One day I will do a calculation of what my total lifelong
contributions to the Old Mutual; were worth - but this I know, that until
1980, 24 years into my payments, the local dollar still bought a pound and
two US dollars. It was real money. When I started my payments in 1957, the
local currency bought two pounds. I would like to know what those sales guys
got in the way of a pension when they retired? I bet it was not linked to
the local!
We now have many thousands of pensioners here - some 300 000 from the
civil service, 16 000 from the railways and many thousands like myself who
were in the private sector. They are nearly all totally destitute. Many have
to be supported by relatives and friends and even special organisations that
have been set up to help.
This is not the only theft of private assets that has taken place.

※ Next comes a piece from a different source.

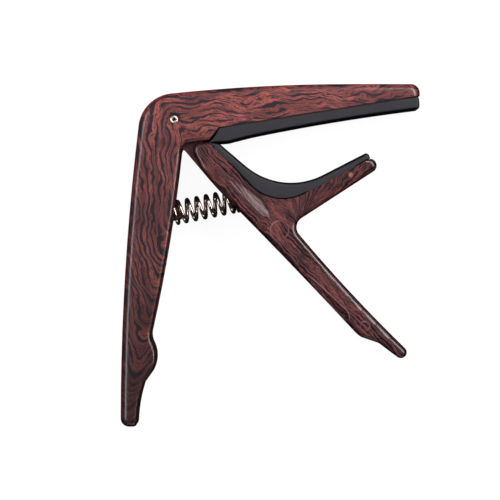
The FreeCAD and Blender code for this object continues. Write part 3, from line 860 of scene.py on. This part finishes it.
def camera():
    """Straight above the capo, a little off its middle, through a long lens."""
    lens = bpy.data.cameras.new("camera")
    lens.lens, lens.sensor_width = FOCAL_LENGTH, SENSOR_WIDTH
    lens.clip_start, lens.clip_end = 0.01, 20
    made = bpy.data.objects.new("camera", lens)
    bpy.context.scene.collection.objects.link(made)
    aim = HINGE + VIEW_CENTRE
    made.location = (aim.x, aim.y, VIEW_HEIGHT + FRAME_SIDE * FOCAL_LENGTH / SENSOR_WIDTH)
    bpy.context.scene.camera = made


# ---------------------------------------------------------------- assembly

def coat(piece, material):
    """Give every material slot of a piece the same material."""
    if piece.material_slots:
        for slot in piece.material_slots:
            slot.link = "OBJECT"
            slot.material = material
    else:
        piece.data.materials.append(material)


bpy.context.scene.view_settings.view_transform = "Standard"
camera()
studio()
floor()

coat(NODES["upper_arm"], wood_film(
    "wood_film_upper", upper_grain, tone(156, 79, 71), tone(108, 54, 50), tone(36, 28, 39),
    seed=3.1, lit_side=(-0.64, 0.48)))
coat(NODES["lower_arm"], wood_film(
    "wood_film_lower", lower_grain, tone(120, 64, 61), tone(80, 45, 47), tone(16, 12, 18),
    seed=7.7, spacing=1.0, waver=0.6, gloss=0.62, shine=0.08, has_marks=True))
coat(NODES["hinge_pin"], steel(
    "pin_steel", tone(250, 240, 226), tone(222, 208, 190), 0.42, 0.006 * MM))

rubber = silicone()
for name, node, casting, body, round_free, round_seat, slim, ease in (
    ("upper_pad_rubber", "upper_pad", "upper_arm", UPPER, 0.75 * MM, 0.40 * MM, 0.26 * MM, 16),
    ("lower_pad_rubber", "lower_pad", "lower_arm", LOWER, 1.1 * MM, 0.65 * MM, 0.04 * MM, 4),
):
    pad = soft_pad(name, node, casting, round_free, round_seat, slim, ease)
    coat(pad, rubber)
    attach(pad, body)
    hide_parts(node)

coil, coil_start, coil_end = spring_wire()
coat(coil, steel(
    "spring_steel", tone(206, 190, 178), tone(168, 152, 142), 0.15, 0.002 * MM))
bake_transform(coil)
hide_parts("spring")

Anyone, whose assets were held in monetary form, is now destitute. I well
remember a couple in Harare who when they retired sold their family home and
rented a smaller home, putting the money onto fixed deposit in a financial
institution (remember those days?). At the time I advised them not to go
that route and to buy a smaller home and invest the rest in blue chip
equities (do they exist anymore?) - they did not and they now live on small
monthly remittances from family abroad.
How did this happen and is there a remedy? It happened because the
massive cash flows from this myriad of small individual monthly payments
went into the pool of national savings and were easy pickings for the major
players in the economy. The first heist was in the form of the chunk taken
off the top and invested in government bonds (prescribed assets) at low
interest rates.
Then the companies administering the funds took their share for
expenses and overheads.
What was left they invested - not in productive ventures but most
often in high rise luxury buildings that even today stand as monuments to
our hard work and savings. I am told that 80 per cent of all the buildings
in down town Harare are owned by pension funds and insurance companies. It
explains how this country - one of the poorest in the world can boast a
skyline in Harare that would rival many cities in the richer developed
States.
After that they invested in equities - so that they had some liquidity
in case they needed it to meet the occasional payout after a crisis.
The Old Mutual started out as a Mutual Fund owned by its
policyholders, became a major listed public company and gave us all shares -
I got 400 or so and sold them to help fund my business. It is now one of the
largest investors in the world - certainly in South Africa. But it pays
little or no attention to the plight of the tens of thousands of policy
holders in countries like Zimbabwe, who have had their lifetime savings
wiped out.
The reasons are, of course inflation - in the States right now you
will struggle to find an investment that will return you more than the cost
of inflation. Dividends from equities are a joke. When you have a spell of
hyperinflation like we have are having then cash assets just get wiped out
over night. It's a storm from which there is no protection.
I am told that credit card debt in the USA is bigger than the national
debt.
It is now clear that the entire developed world have been living so
far out front on credit that any loss of confidence will result in just what
we have experienced - the collapse of finance houses and the equity markets
and the value of real estate. Until savings deals with burden of debt and
real earnings in goods and services match incomes, the crisis will persist
and real living standards will fall.
At least here in Zimbabwe we have no debt - at least not in Zimbabwe
dollars, they were wiped out together with our savings. What we have to do
now is get our real assets working again and then make sure that in future
we invest our surpluses in real working assets and not in guilded towers
that do not produce anything.
One thing is also certain, we must do something to support our
pensioners - they after all were responsible for everything you see in
modern Zimbabwe.
This probably means that we will have to all sacrifice some of our
future income to meet the needs of those who supported us in the past.